On the contrary, with HTML the artist loses control entirely. The complete transparency of an HTML implementation allows others to copy and modify at will. Further, each display device has its own understanding of color and space (and time, for that matter). Besides the relatively common direct view CRT and backlit LCD, there are at least a half dozen other display technologies in use today, each with their own peculiarities. Add to that the personalized setting of the display device (e.g. late afternoon in a second growth redwood forest in the Santa Cruz Mountains).

- mark 8-25-2003 5:04 am [add a comment]


I get the joke, but for those who don't, or aren't peeking at the source code, you took Ashley's table design and plugged in different color values. Nice ones, but still, that goes well beyond the vagaries of small browser or screen differences and into the realm of active collaboration. Any individual artistic expression can be easily copied and tweaked on the internet. What the artist "owns" is a sensibility and commitment over time to a particular project. My gripe about specifying the best browser to view work on pertains more to unnecessarily limiting one's potential audience (and flattering Bill Gates) than the advisability/inadvisibility of trying to control art in a fluid arena.
- tom moody 8-25-2003 11:40 am [add a comment]


more
- mark 8-26-2003 7:54 am [add a comment]


I've posted on my weblog regarding this discussion: http://iu.berkeley.edu/CA/2003/08/26
- Chris Ashley 8-26-2003 9:55 pm [add a comment]


Thanks for your email and the post(s), Chris. I'm getting ready to go out of town so this is a short comment. Sounds like we're thinking alike on html. Just mentioning IE makes everyone see red; it's becoming like the boss you're dependent on but can't help bitching about.
- tom moody 8-26-2003 10:13 pm [add a comment]


tom, whereya going?
- linda 8-26-2003 10:50 pm [add a comment]


Since 1997 Iīm using a similar HTML painting technique called "squaring of words" / paintings. To me, itīs just a contemporary painting technique. Everybody is free to use it, too. Thatīs the great thing with HTML & open source. What counts are the results. And those of Chris are great!
You may have a look at www.advancedpoetx.com
- s.holzbauer (guest) 8-26-2003 10:52 pm [add a comment]


corrections: "squaring of words" / paintings
http://www.advancedpoetx.com
- s.holzbauer (guest) 8-26-2003 10:56 pm [add a comment]


i considered a similar premise (albeit less eloquently) in a weblog post a couple of weeks back:

http://www.erase.net/weblog/2003-08/artist-versus-artisan

lewitt's instruction art must be the closest reference point on the matter, although there's an interesting dichotomy between the "renderer": the artist obeying the instructions, vs the web browser.

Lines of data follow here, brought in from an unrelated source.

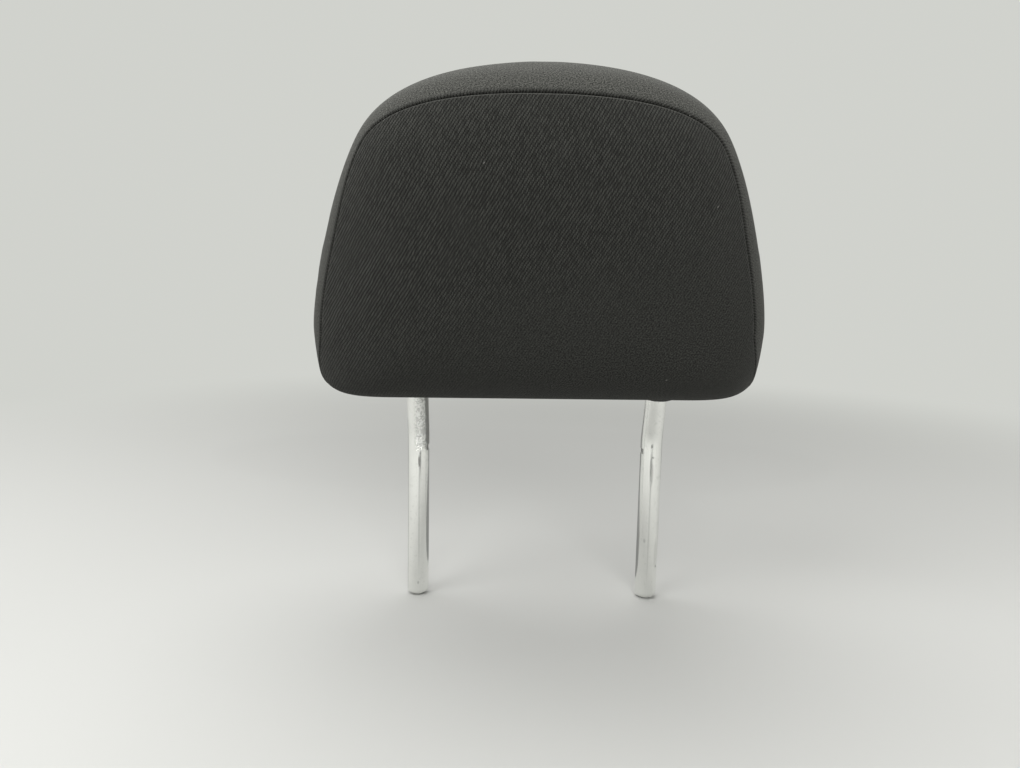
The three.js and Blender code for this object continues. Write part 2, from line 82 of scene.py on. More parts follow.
class HeadrestBar(PropertyGroup):
    """Sizes and finish of the bent post bar"""

    diameter: length("Diameter", "Thickness of the round bar", 0.012)
    post_length: length("Post Length", "Height of the lean bend above the post tips", 0.094)
    lean: angle("Lean", "How far the cushion leans forward from the posts", 17)
    lean_radius: length("Lean Bend Radius", "Radius of the bend below the cushion", 0.038)
    corner_radius: length("Corner Radius", "Radius of the bow's corners in the cushion", 0.028)
    bow_height: length("Bow Height", "Height of the bow above the lean bend", 0.132)
    tip_rounding: length("Tip Rounding", "Radius of the edge at each post tip", 0.0034)
    notch_level: length("Notch Level", "Height of the locking notches above the tips", 0.0865)
    notch_height: length("Notch Height", "Height of each locking notch", 0.003)
    notch_depth: length("Notch Depth", "Depth of each locking notch", 0.0008)
    chrome: colour("Chrome", "Colour of the plated steel", (0.89, 0.895, 0.87))
    # tarnish: also the colour of the painted reflections, the painted shade in the notches and the painted contact
    # shadow at the tips
    tarnish: colour("Tarnish", "Colour of pits and scratches in the plating", (0.20, 0.20, 0.19))


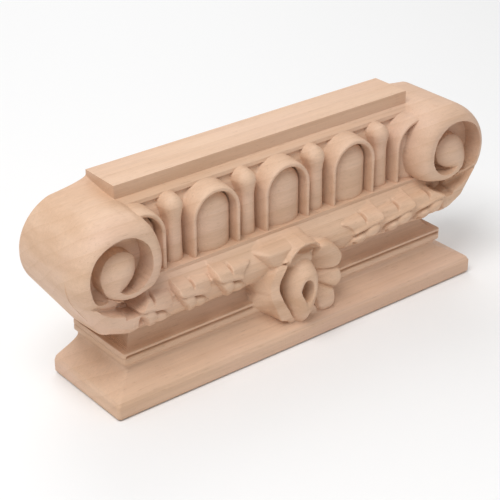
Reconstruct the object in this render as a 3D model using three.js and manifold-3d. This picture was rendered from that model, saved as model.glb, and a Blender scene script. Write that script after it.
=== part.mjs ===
// Column capital for a pilaster: one block of pale hardwood, carved on the front and flat behind.
// Millimetres. +X runs along the capital, the carved front faces -Y, +Z is up, and the origin lies under
// the middle of the block. A depth is measured forward from the flat back.

import * as THREE from 'three';
import { mergeVertices } from 'three/addons/utils/BufferGeometryUtils.js';
import Module from 'manifold-3d';

const wasm = await Module();
wasm.setup();

// Overall block
const CAPITAL_HEIGHT = 88.3;

// Foot slab and neck mouldings; a setback is measured in from the slab's front and end faces
const SLAB_LENGTH = 200;
const SLAB_DEPTH = 47.7;
const SLAB_EDGE = 7.2;
const SLAB_ROUND = 1.4;
const FLARE_RISE = 7.7;
const FLARE_SETBACK = 12.2;
const NECK_SETBACK = 10.5;
const BEAD_START = 16.8;
const BEAD_HEIGHT = 3.2;
const GROOVE_WIDTH = 0.8;
const GROOVE_DEPTH = 1.7;
const FILLET_HEIGHT = 1.6;
const COVE_HEIGHT = 7.2;
const COVE_SETBACK = 7.4;

// Top block
const TOP_LENGTH = 159;
const TOP_DEPTH = 20;
const TOP_FACE_HEIGHT = 6;
const TOP_MOULD_HEIGHT = 3.3;
const TOP_MOULD_DEPTH = 23.6;

// Egg and dart band
const BAND_BOTTOM = 51.5;
const BAND_GROUND_DEPTH = 24.5;
const BAND_COVE_DEPTH = 22.2;
const BAND_COVE_HEIGHT = 7;
const EGG_PITCH = 37.85;
const ARCH_RADIUS = 12.8;
const ARCH_RIM = 2.5;
const ARCH_SPRING = 67.2;
const ARCH_DEPTH = 32.7;
const EGG_RADIUS = 9.2;
const EGG_CREST_DEPTH = 32.1;
const EGG_SHOULDER_DEPTH = 27;
const DART_TOP = 80.6;
const DART_HEAD_HALF = 5.1;
const DART_HEAD_LENGTH = 11;
const DART_FOOT_HALF = 4;
const DART_NECK_HALF = 3.4;
const DART_DEPTH = 30.4;

// Ledge and the swelling belt that the leaves lie on
const LEDGE_DEPTH = 33.8;
const LEDGE_THICKNESS = 1.6;
const BELT_CREST_DEPTH = 40.4;
const BELT_CREST_HEIGHT = 39.5;
const BELT_LIP_DEPTH = 34.5;
const BELT_BOTTOM = 29.8;

// Volutes
const VOLUTE_OFFSET = 90.9;
const VOLUTE_HEIGHT = 61.5;
const VOLUTE_RADIUS = 21.6;
const VOLUTE_DEPTH = 42.5;
const VOLUTE_ROUND_WIDTH = 6;
const VOLUTE_ROUND_DEPTH = 12;
const CHANNEL_FLOOR_DEPTH = 33.6;
const CHANNEL_CLEARANCE = 5;
const DOME_ROOT = 4;
const CHANNEL_BATTER = 0.8;
const SWEEP_TOP = 86.3;
const FOOT_HALF = 89.4;
const FOOT_RISE = 7.6;
const FOOT_FRONT_RISE = 15;
const FOOT_LOBE_OFFSET = 4.4;

// Leaf swags
const SWAG_START = 24;
const LEAF_PITCH = 9.4;
const LEAF_COUNT = 6;
const LEAF_DEPTH = 42.6;
const LEAF_LIFT = 2.6;
const LEAF_SINK = 1.7;
const LEAF_CREASE = 1.4;
const SHELF_HEIGHT = 48.6;
const LEAF_SLANT = 3.8;
const LEAF_GAP = 0.35;
const ROLL_INSET = 8;
const ROLL_RISE = 4.6;
const ROLL_LENGTH = 23;
const ROLL_WIDTH = 11.6;
const ROLL_LEAN = 16;

// Flower
const FLOWER_HEIGHT = 26.6;
const FLOWER_RADIUS = 23;
const PETAL_COUNT = 6;
const PETAL_DEPTH = 45;
const BUD_WIDTH = 20;
const BUD_HEIGHT = 29;
const BUD_DEPTH = 50.8;
const FLOWER_ROOT = 6;
const BUD_OFFSET = -4;
const BUD_HOLE_WIDTH = 5.4;
const BUD_HOLE_HEIGHT = 10;
const BUD_HOLE_OFFSET = 0.4;
const BUD_HOLE_FLOOR = 41;

const WOOD_COLOR = '#dcb996';

// Number of steps in the curves
const ARCH_STEPS = 14;
const VOLUTE_STEPS = 24;
const CHANNEL_STEPS = 30;

// Levels and depths that follow from the sizes above
const slabHalf = SLAB_LENGTH / 2;
const topHalf = TOP_LENGTH / 2;
const beadTop = BEAD_START + BEAD_HEIGHT;
const filletBottom = beadTop + GROOVE_WIDTH;
const neckTop = filletBottom + FILLET_HEIGHT;
const coveTop = neckTop + COVE_HEIGHT;
const topFaceBottom = CAPITAL_HEIGHT - TOP_FACE_HEIGHT;
const mouldBottom = topFaceBottom - TOP_MOULD_HEIGHT;
const ledgeBottom = BAND_BOTTOM - LEDGE_THICKNESS;

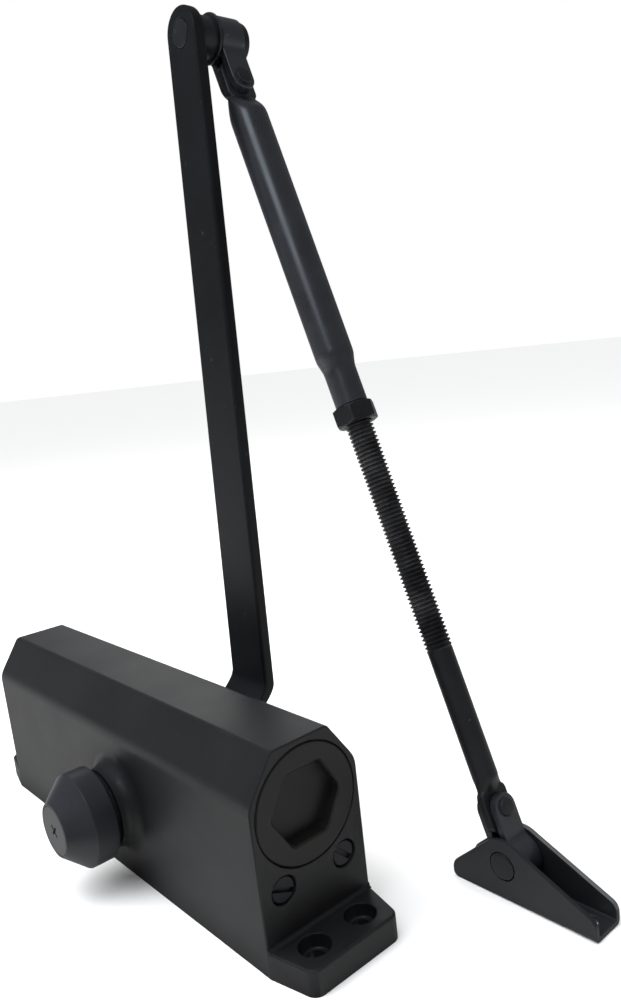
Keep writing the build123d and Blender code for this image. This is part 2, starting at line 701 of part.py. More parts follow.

by sheer coincidence, i also once wrote a dynamic html script that would allow wysiwyg creation of html drawings within a web browser. i'll dig it out as soon as i have the opportunity, and send it your way.

brecht's "two durations":
#ff0000 #00ff00
- dan 8-30-2003 6:48 pm [add a comment]


too much tv



- mark 9-03-2003 8:45 am [add a comment]


Sometimes your spammers take me back to a good thread.
- L.M. 4-17-2007 1:40 am [add a comment]


Yeah, I sometimes think of these as parasites that give the host feedback about buried memories, etc and then I remember I want to kill all spammers.